▶ [Information provided]:

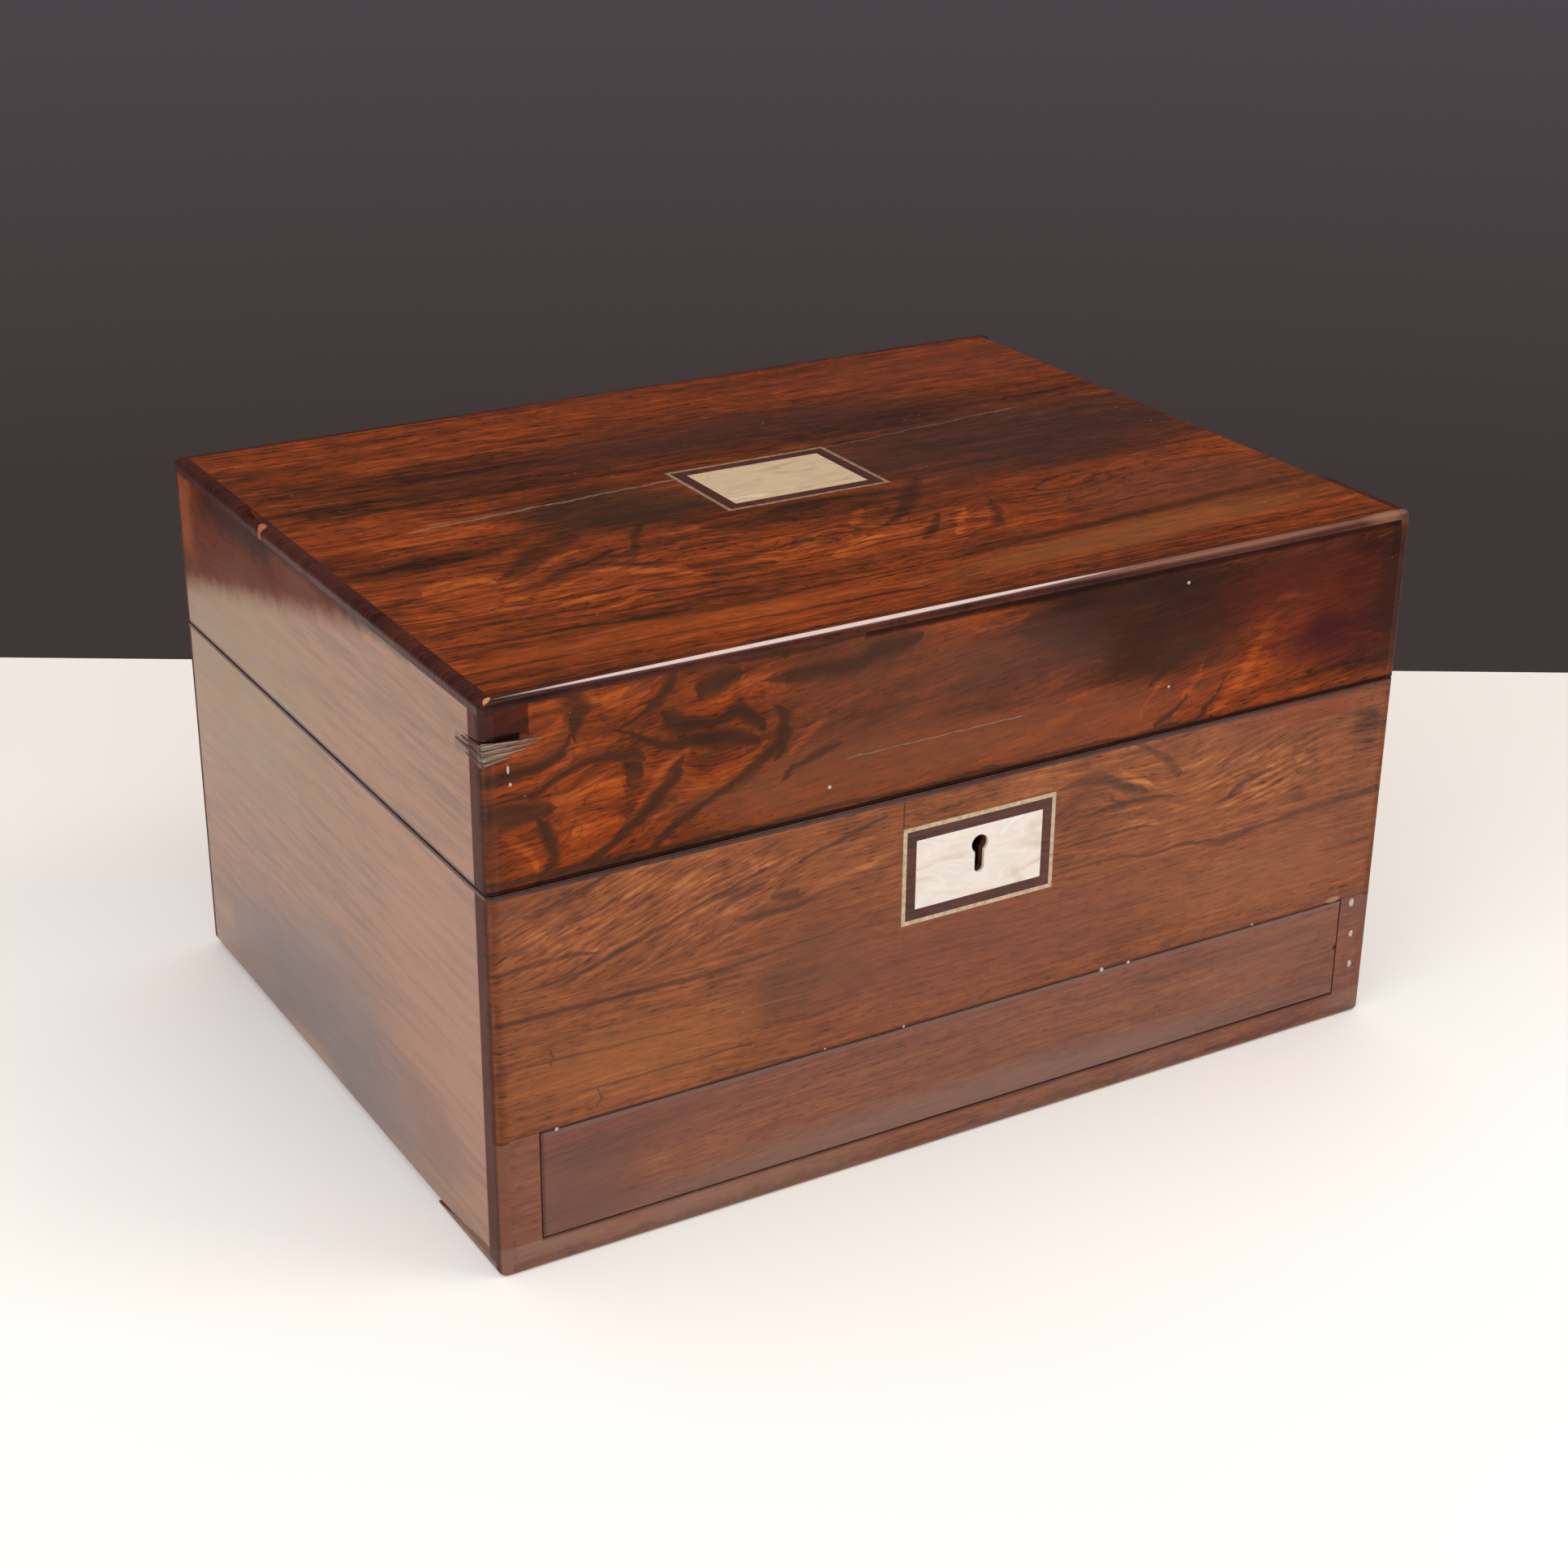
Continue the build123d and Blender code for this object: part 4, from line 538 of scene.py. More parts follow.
# Base front: sun faded and duller, leaning fibres at the left, curls right of the escutcheon
baseFrontLook = {
    "grain": "front", "seed": 57.0, "drift": 6.0, "curl": 20.0, "curlLength": 36.0, "curlHeight": 14.0,
    "bandLength": 90.0, "bandHeight": 3.4, "lineSpacing": 3.8, "lineMix": 1.6, "lineEdge": 0.4,
    "tone": 0.56, "cloud": 0.06, "band": 0.08, "lineDark": 0.06, "lineWild": 0.16, "fibre": 0.2,
    "pore": 0.26, "blotch": 0.1, "slope": 1.0, "slantMore": 0.7, "figure": 0.3, "figureLean": -12,
    "figureLength": 34, "figureHeight": 9, "figureWidth": 0.045, "figureShade": "#5f3c2b", "mark": 0.3,
    "glow": 0.16, "shake": 2.6, "shades": ["#331a10", "#562f1d", "#7d4527", "#9d5a31", "#c07b45"],
    "tint": "#854a35", "tintAmount": 0.35, "rough": 0.42, "coat": 0.04, "shine": 0.2,
    "wild": [(60, 103, 50, 22, 0, 1.0), (120, 96, 50, 20, 0, 0.5)],
    "slants": [(-108, 100, 74, 22, 0, 17, 0.55), (104, 96, 36, 18, 0, 12, 0.5)],
    "patches": [
        (-100, 98, 70, 16, 0, 0.05), (-62, 66, 14, 11, 0, -0.13), (-50, 84, 34, 14, 0, -0.08),
        (-105, 57, 46, 14, 0, 0.1), (95, 60, 60, 18, 0, 0.08), (70, 112, 50, 8, 0, 0.06),
        (143, 101, 9, 8, -30, -0.3), (117, 85, 7, 3.5, -40, -0.22), (88, 92, 56, 20, 0, 0.16),
        (20, 112, 20, 7, 0, 0.2), (-100, 108, 40, 9, 0, 0.1)],
    "stains": [(0, 62, 90, 28, 0, "#804a3a", 0.55), (-58, 70, 36, 18, 0, "#6f4732", 0.4),
               (-108, 58, 50, 16, 0, "#9a5f33", 0.4), (120, 112, 30, 8, 0, "#8c3c1d", 0.45),
               (100, 60, 50, 14, 0, "#9a5f3c", 0.35)],
    "marks": [
        [(-154, 78.6, 0.9), (-135, 78, 0.8), (-110, 77.6, 0.8), (-90, 77.3, 0.6), (-75, 78.2, 0.6),
         (-60, 79.2, 0.4), (-36, 81, 0)],
        [(22, 78, 0), (40, 79.3, 0.4), (52, 79, 0.6), (62, 77.4, 0.5), (72, 77.8, 0.7), (80, 76.3, 0.9),
         (90, 75.4, 1.3), (100, 76.8, 0.8), (114, 77.9, 0.8), (132, 78.7, 1.1), (154, 79, 1.2)],
        [(30, 86.6, 0), (46, 87.5, 0.5), (62, 86, 0)], [(-82, 91.8, 0), (-70, 91, 1.1), (-54, 93, 0)],
        [(-86, 95, 0), (-79, 98.2, 1.0), (-70, 101, 0)], [(-69, 96.5, 0), (-63, 95, 1.6), (-58, 96, 0)],
        [(24, 105, 0), (33, 107, 0.9), (42, 106, 1.6), (50, 102, 1.6), (60, 99, 0)],
        [(54, 116, 0.8), (60, 111, 1.4), (66, 106, 1.6), (72, 101, 0)],
        [(36, 95, 0), (52, 96.5, 0.8), (70, 94, 0)], [(90, 90, 0), (96, 93, 1.0), (106, 96, 0)],
        [(-150, 93, 0.6), (-136, 94, 0.8), (-122, 92, 0)],
        [(-148, 86, 0), (-128, 88, 0.6), (-112, 92, 0.8), (-100, 96, 0)],
        [(-142, 108, 0), (-133, 109, 1.0), (-122, 113, 0.8), (-112, 117, 0)],
        [(-112, 92, 0), (-98, 96, 0.5), (-84, 101, 0.5), (-70, 105, 0)],
        [(-60, 104, 0), (-46, 108, 0.7), (-30, 112, 0)], [(-128, 51.6, 0), (-100, 51.8, 0.4), (-70, 51, 0)],
        [(-140, 64, 0), (-118, 63, 0.4), (-92, 62, 0)]],
    "uprightMarks": [[(46, -122.6, 0), (48.6, -122.3, 0.4), (51.4, -122.4, 0)],
                     [(62, -135.8, 0), (65, -134.8, 0.4), (68.4, -136.2, 0)]],
    "glows": [
        [(48, 108, 0), (54, 104, 1.6), (62, 100, 0)], [(56, 114, 0), (64, 107, 1.4), (72, 102, 0)],
        [(48, 89, 0), (56, 88.5, 1.4), (63, 88, 0)], [(34, 82, 0), (40, 83, 1.2), (46, 82, 0)],
        [(-58, 94, 0), (-50, 95.5, 1.3), (-40, 97, 1.2), (-28, 100, 0)],
        [(-96, 92, 0), (-84, 94, 1.0), (-70, 95, 0)], [(-84, 87.5, 0), (-70, 88.5, 0.7), (-56, 90.5, 0)]],
    "bits": [
        (-26.2, -25.8, 105.6, 116, "#2a140d", 0.75, 0.2, 0.4, 0),
        (-140.2, 140.2, 42, 43.2, "#241009", 0.8, 0.5, 0.4, 0),
        (-153, -140, 42, 42.9, "#3a1d13", 0.5, 0.3, 0.4, 0),
        (140, 153, 42, 42.9, "#3a1d13", 0.5, 0.3, 0.4, 0),
        (-153, 153, 115.2, 116.4, "#6d5a54", 0.6, 0.6, 0.4, 0)],
    "dots": [{"at": (136.4, 43.6), "size": (3.4, 1.1), "shade": "#a47a52", "rise": -1.0}],
}
dress(rosewood("rosewoodBaseFront", baseFrontLook), "base_front_veneer")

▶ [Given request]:
Extract the complete listing above, reproducing each line exactly.

▶ [Exercise response]:
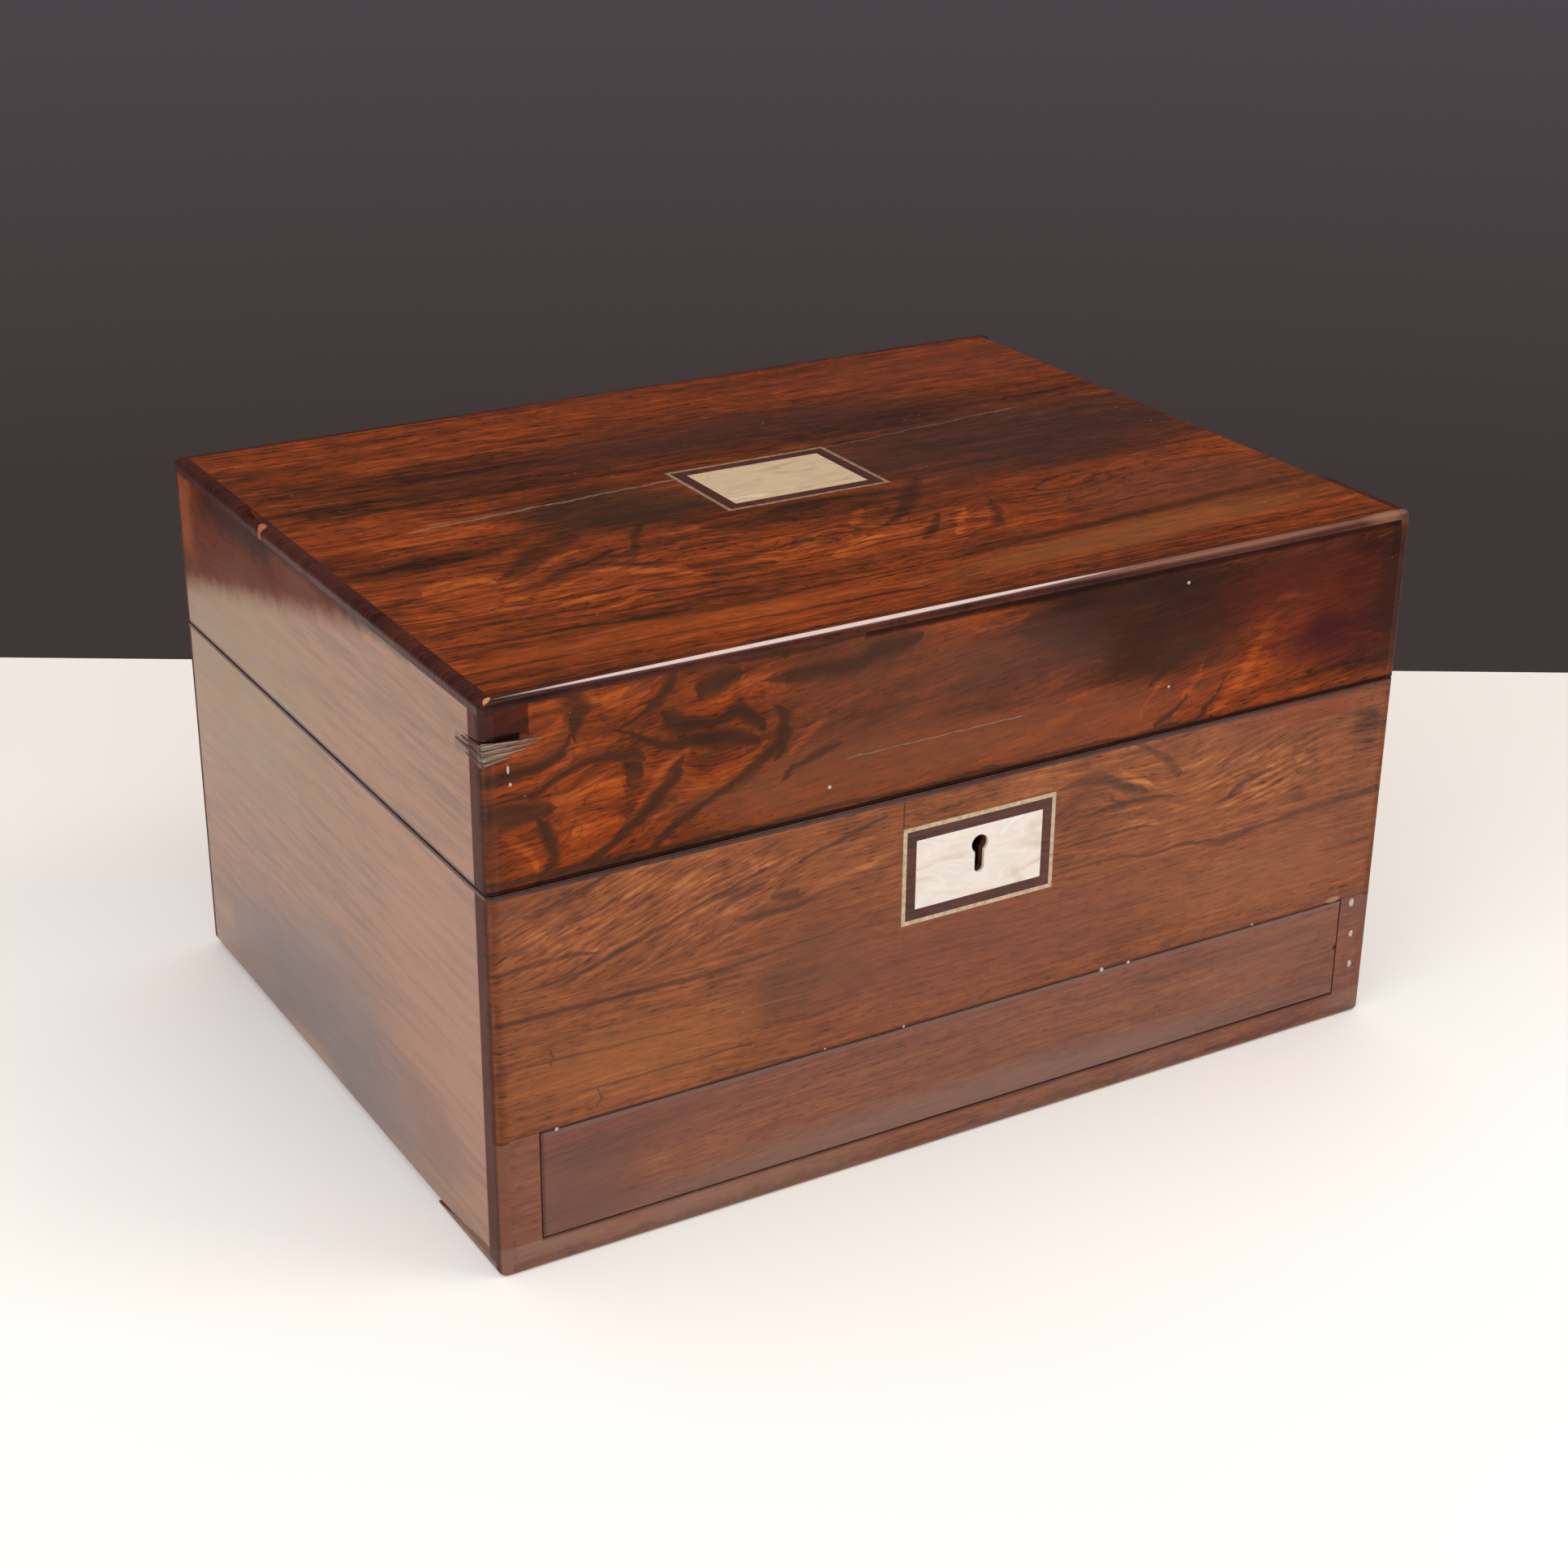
Continue the build123d and Blender code for this object: part 4, from line 538 of scene.py. More parts follow.
# Base front: sun faded and duller, leaning fibres at the left, curls right of the escutcheon
baseFrontLook = {
    "grain": "front", "seed": 57.0, "drift": 6.0, "curl": 20.0, "curlLength": 36.0, "curlHeight": 14.0,
    "bandLength": 90.0, "bandHeight": 3.4, "lineSpacing": 3.8, "lineMix": 1.6, "lineEdge": 0.4,
    "tone": 0.56, "cloud": 0.06, "band": 0.08, "lineDark": 0.06, "lineWild": 0.16, "fibre": 0.2,
    "pore": 0.26, "blotch": 0.1, "slope": 1.0, "slantMore": 0.7, "figure": 0.3, "figureLean": -12,
    "figureLength": 34, "figureHeight": 9, "figureWidth": 0.045, "figureShade": "#5f3c2b", "mark": 0.3,
    "glow": 0.16, "shake": 2.6, "shades": ["#331a10", "#562f1d", "#7d4527", "#9d5a31", "#c07b45"],
    "tint": "#854a35", "tintAmount": 0.35, "rough": 0.42, "coat": 0.04, "shine": 0.2,
    "wild": [(60, 103, 50, 22, 0, 1.0), (120, 96, 50, 20, 0, 0.5)],
    "slants": [(-108, 100, 74, 22, 0, 17, 0.55), (104, 96, 36, 18, 0, 12, 0.5)],
    "patches": [
        (-100, 98, 70, 16, 0, 0.05), (-62, 66, 14, 11, 0, -0.13), (-50, 84, 34, 14, 0, -0.08),
        (-105, 57, 46, 14, 0, 0.1), (95, 60, 60, 18, 0, 0.08), (70, 112, 50, 8, 0, 0.06),
        (143, 101, 9, 8, -30, -0.3), (117, 85, 7, 3.5, -40, -0.22), (88, 92, 56, 20, 0, 0.16),
        (20, 112, 20, 7, 0, 0.2), (-100, 108, 40, 9, 0, 0.1)],
    "stains": [(0, 62, 90, 28, 0, "#804a3a", 0.55), (-58, 70, 36, 18, 0, "#6f4732", 0.4),
               (-108, 58, 50, 16, 0, "#9a5f33", 0.4), (120, 112, 30, 8, 0, "#8c3c1d", 0.45),
               (100, 60, 50, 14, 0, "#9a5f3c", 0.35)],
    "marks": [
        [(-154, 78.6, 0.9), (-135, 78, 0.8), (-110, 77.6, 0.8), (-90, 77.3, 0.6), (-75, 78.2, 0.6),
         (-60, 79.2, 0.4), (-36, 81, 0)],
        [(22, 78, 0), (40, 79.3, 0.4), (52, 79, 0.6), (62, 77.4, 0.5), (72, 77.8, 0.7), (80, 76.3, 0.9),
         (90, 75.4, 1.3), (100, 76.8, 0.8), (114, 77.9, 0.8), (132, 78.7, 1.1), (154, 79, 1.2)],
        [(30, 86.6, 0), (46, 87.5, 0.5), (62, 86, 0)], [(-82, 91.8, 0), (-70, 91, 1.1), (-54, 93, 0)],
        [(-86, 95, 0), (-79, 98.2, 1.0), (-70, 101, 0)], [(-69, 96.5, 0), (-63, 95, 1.6), (-58, 96, 0)],
        [(24, 105, 0), (33, 107, 0.9), (42, 106, 1.6), (50, 102, 1.6), (60, 99, 0)],
        [(54, 116, 0.8), (60, 111, 1.4), (66, 106, 1.6), (72, 101, 0)],
        [(36, 95, 0), (52, 96.5, 0.8), (70, 94, 0)], [(90, 90, 0), (96, 93, 1.0), (106, 96, 0)],
        [(-150, 93, 0.6), (-136, 94, 0.8), (-122, 92, 0)],
        [(-148, 86, 0), (-128, 88, 0.6), (-112, 92, 0.8), (-100, 96, 0)],
        [(-142, 108, 0), (-133, 109, 1.0), (-122, 113, 0.8), (-112, 117, 0)],
        [(-112, 92, 0), (-98, 96, 0.5), (-84, 101, 0.5), (-70, 105, 0)],
        [(-60, 104, 0), (-46, 108, 0.7), (-30, 112, 0)], [(-128, 51.6, 0), (-100, 51.8, 0.4), (-70, 51, 0)],
        [(-140, 64, 0), (-118, 63, 0.4), (-92, 62, 0)]],
    "uprightMarks": [[(46, -122.6, 0), (48.6, -122.3, 0.4), (51.4, -122.4, 0)],
                     [(62, -135.8, 0), (65, -134.8, 0.4), (68.4, -136.2, 0)]],
    "glows": [
        [(48, 108, 0), (54, 104, 1.6), (62, 100, 0)], [(56, 114, 0), (64, 107, 1.4), (72, 102, 0)],
        [(48, 89, 0), (56, 88.5, 1.4), (63, 88, 0)], [(34, 82, 0), (40, 83, 1.2), (46, 82, 0)],
        [(-58, 94, 0), (-50, 95.5, 1.3), (-40, 97, 1.2), (-28, 100, 0)],
        [(-96, 92, 0), (-84, 94, 1.0), (-70, 95, 0)], [(-84, 87.5, 0), (-70, 88.5, 0.7), (-56, 90.5, 0)]],
    "bits": [
        (-26.2, -25.8, 105.6, 116, "#2a140d", 0.75, 0.2, 0.4, 0),
        (-140.2, 140.2, 42, 43.2, "#241009", 0.8, 0.5, 0.4, 0),
        (-153, -140, 42, 42.9, "#3a1d13", 0.5, 0.3, 0.4, 0),
        (140, 153, 42, 42.9, "#3a1d13", 0.5, 0.3, 0.4, 0),
        (-153, 153, 115.2, 116.4, "#6d5a54", 0.6, 0.6, 0.4, 0)],
    "dots": [{"at": (136.4, 43.6), "size": (3.4, 1.1), "shade": "#a47a52", "rise": -1.0}],
}
dress(rosewood("rosewoodBaseFront", baseFrontLook), "base_front_veneer")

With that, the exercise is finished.